Review Essay, Keeping the Balance
Jesus reveals our spiritual alienation But doesn’t this present us with a difficulty? “Understanding a person requires knowing something about a person” and, as Williams explains, “Jesus as he was is hidden from view, available only according to the impression he made on disciples and believers who do not pretend to be dispassionate”. But whatever else may be said, the gospels do contain certain historical reports that facilitate us with some important personal knowledge about Jesus. Something highly significant that emerges is the fact that, not only is Jesus presented as sinless, He actually pronounces forgiveness of sins directed against God (implying his deity)—rather extraordinary things for a religious Jew, very much conscious of the distinction between a defiled humanity and a holy God. On examining the accounts, it would seem that, in the end, the only good reason we have for rejecting this testimony is “the difficulty of believing that Jesus forgave as he did”, for if that is the case, then “what are we to make of him”? We might have lived with our own “imperfection”, but Jesus’ sinlessness and His assessment of our own spiritual state are hard things for us to swallow. “He places the whole question of the relationship between God and ourselves in the most serious conceivable moral context”. It becomes apparent that our own moral condition is at the root of our intellectual perplexity. “There is an epistemological difficulty”, Williams concedes, “there is a problem of religious knowledge, but it is generated by a spiritual condition”. The demands on the heart have intensified. “If there is a God to be known through knowing Jesus, God cannot be known without a certain attitude to Jesus”. More must be said about that attitude.
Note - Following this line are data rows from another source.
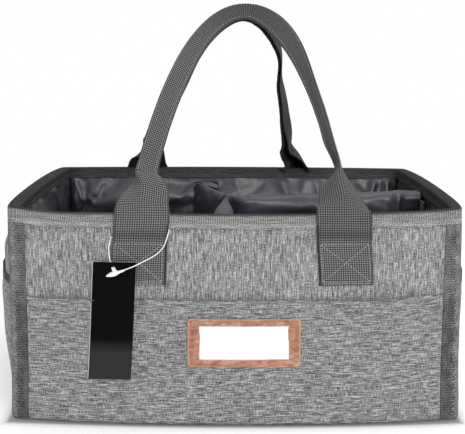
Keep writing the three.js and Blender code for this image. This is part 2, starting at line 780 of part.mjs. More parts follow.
function makeDivider() {
  const flapFace = liningIn + layerGap + loopTapeThickness + flapLoopGap + flapThickness;
  const reach = flapFace + layerGap;
  const half = wingThickness / 2;
  const longEnd = walls.right(longWingEndY, floorTop, reach).x;
  const rearEnd = walls.back(rearWingEndX, bottomRadius, reach).y;
  const frontEnd = walls.front(frontWingEndX - flapWidth, bottomRadius, reach).y;
  makeWing('long_wing', new THREE.Vector2(longEnd, longWingEndY), 'x', longEnd);
  makeWing('rear_wing', new THREE.Vector2(rearWingEndX, rearEnd), 'y', rearEnd);
  makeWing('front_wing', new THREE.Vector2(frontWingEndX, frontEnd), 'y', frontEnd);
  makeFlap('long_wing', 'right', longWingEndY + half - flapWidth, longWingEndY + half);
  makeFlap('rear_wing', 'back', rearWingEndX - half, rearWingEndX - half + flapWidth);
  makeFlap('front_wing', 'front', frontWingEndX + half - flapWidth, frontWingEndX + half);
  const seamLength = wingTop - floorTop - layerGap;
  const seam = new THREE.CylinderGeometry(seamRadius, seamRadius, seamLength, seamSides);
  seam.rotateX(Math.PI / 2);
  seam.translate(seamX, seamY, (wingTop + floorTop + layerGap) / 2);
  add('divider_seam', seam, 'lining');
}

makeBase();
makeWalls();
makeCornerTapes();
makeRim();
makeLongPockets();
makeEndPockets();
makeLabel();
makeSewnEnds('front', frontHandleX);
makeSewnEnds('back', backHandleX);
makeHandle('front', frontHandleX);
makeHandle('back', backHandleX);
makeTag();
makeDivider();

export default caddy;
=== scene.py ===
# The looks of a soft caddy: heather cloth, woven tapes, webbing handles, a satin lining
# and a padded divider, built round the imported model. Metres, +Z up, -Y is the front.

import math

import bpy
import numpy as np
from mathutils import Matrix, Vector


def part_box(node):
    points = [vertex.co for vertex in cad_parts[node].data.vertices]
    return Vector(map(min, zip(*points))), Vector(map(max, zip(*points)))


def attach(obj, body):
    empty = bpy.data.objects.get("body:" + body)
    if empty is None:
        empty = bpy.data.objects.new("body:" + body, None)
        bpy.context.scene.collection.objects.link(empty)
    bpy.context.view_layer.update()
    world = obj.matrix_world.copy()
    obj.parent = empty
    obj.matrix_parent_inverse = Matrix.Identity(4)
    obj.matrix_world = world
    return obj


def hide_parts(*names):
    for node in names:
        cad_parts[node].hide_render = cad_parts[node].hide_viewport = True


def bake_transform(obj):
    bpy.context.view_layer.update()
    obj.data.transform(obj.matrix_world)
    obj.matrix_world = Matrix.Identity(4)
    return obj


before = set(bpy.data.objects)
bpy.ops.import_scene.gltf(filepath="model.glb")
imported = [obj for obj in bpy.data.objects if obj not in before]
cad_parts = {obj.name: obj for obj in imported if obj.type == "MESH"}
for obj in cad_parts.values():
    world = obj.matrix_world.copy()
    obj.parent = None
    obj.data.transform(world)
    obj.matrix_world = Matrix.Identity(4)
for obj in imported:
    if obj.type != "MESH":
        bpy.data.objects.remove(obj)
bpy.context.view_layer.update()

# Body, as the model has it
HALF_WIDTH = 0.190
HALF_DEPTH = 0.123
BODY_HEIGHT = 0.186
LONG_BOW = 0.009
END_BOW = 0.005
RIM_SAG = 0.0035
SAG_POWER = 6
RIM_DIP = 0.0015
LEFT_DIP = 0.0017
BOTTOM_RADIUS = 0.0016
END_RADIUS = 0.005
END_BELLY = 0.0032
REAR_BELLY = 0.0020
FOOT_FLARE = 0.0036
FOOT_BELLY = 0.0038
LEFT_FLARE = (0.0020, 0.0010)
RIGHT_FLARE = (0.0008, 0.0042)
SKIN = 0.0058
CORNER_RADIUS = 0.006
RIM_INNER_RADIUS = 0.0015
GAP = 0.0003
TAPE = 0.001
CLOTH = 0.001
FABRIC_OUT = 0.0013
FABRIC_IN = 0.0023
BOARD_OUT = 0.0027
BOARD_THICKNESS = 0.0030
LINING_IN = 0.0061
WALL_FOOT = 0.0015
WALL_TOP = 0.1847
FLOOR_TOP = 0.0055
BASE_THICKNESS = 0.0012
BOARD_BORDER = 0.006
CORNER_TAPE_WIDTH = 0.0125
RIM_OUTER_DROP = 0.0144
RIM_INNER_DROP = 0.012

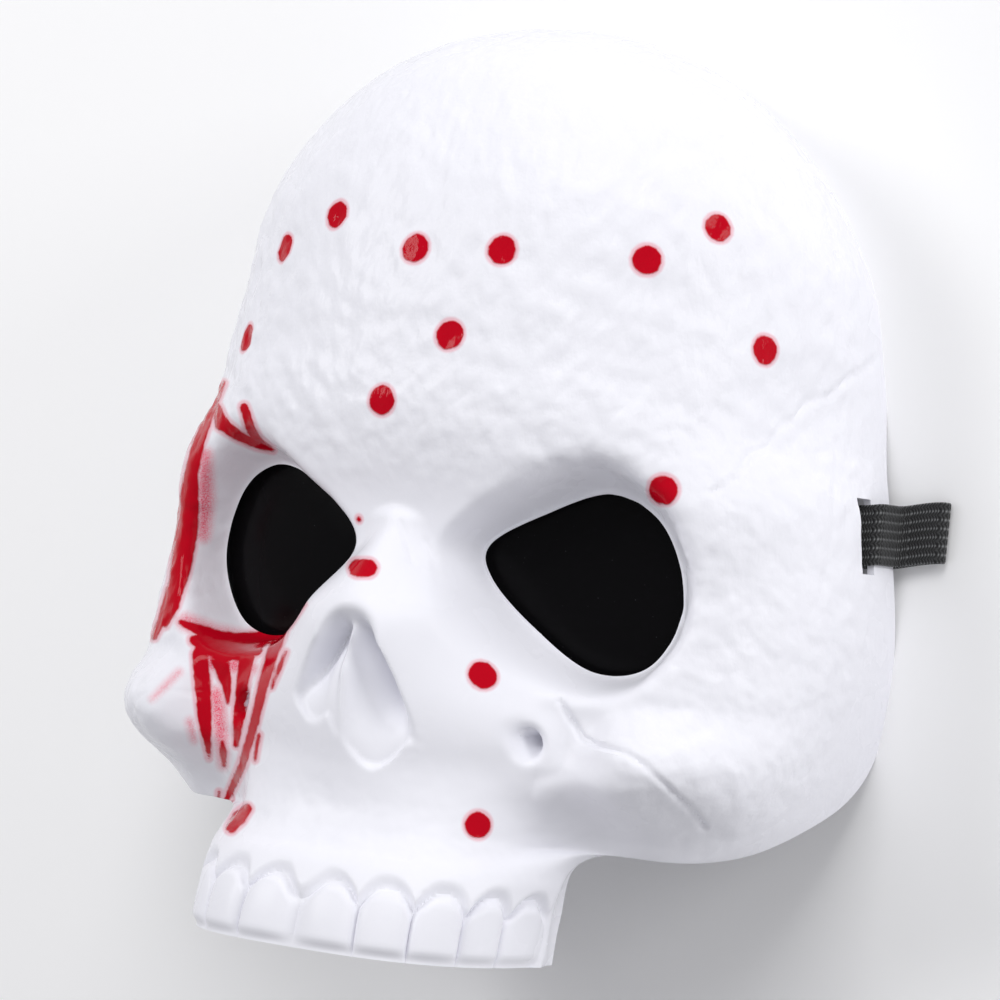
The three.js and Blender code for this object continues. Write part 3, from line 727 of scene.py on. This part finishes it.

Jesus brings our actions to judgement Williams’ discussion goes on to consider how the portrayal of Jesus as “the man of action”, united in the will and the word of God, “reveals the inner fragmentation of our lives”, illuminating our true condition and pressuring us to acknowledge our need for inner healing and forgiveness. We have a problem successfully harmonizing action and knowledge. “What we morally ought to do or to be, we find ourselves unable to do or to be”. Jesus does not.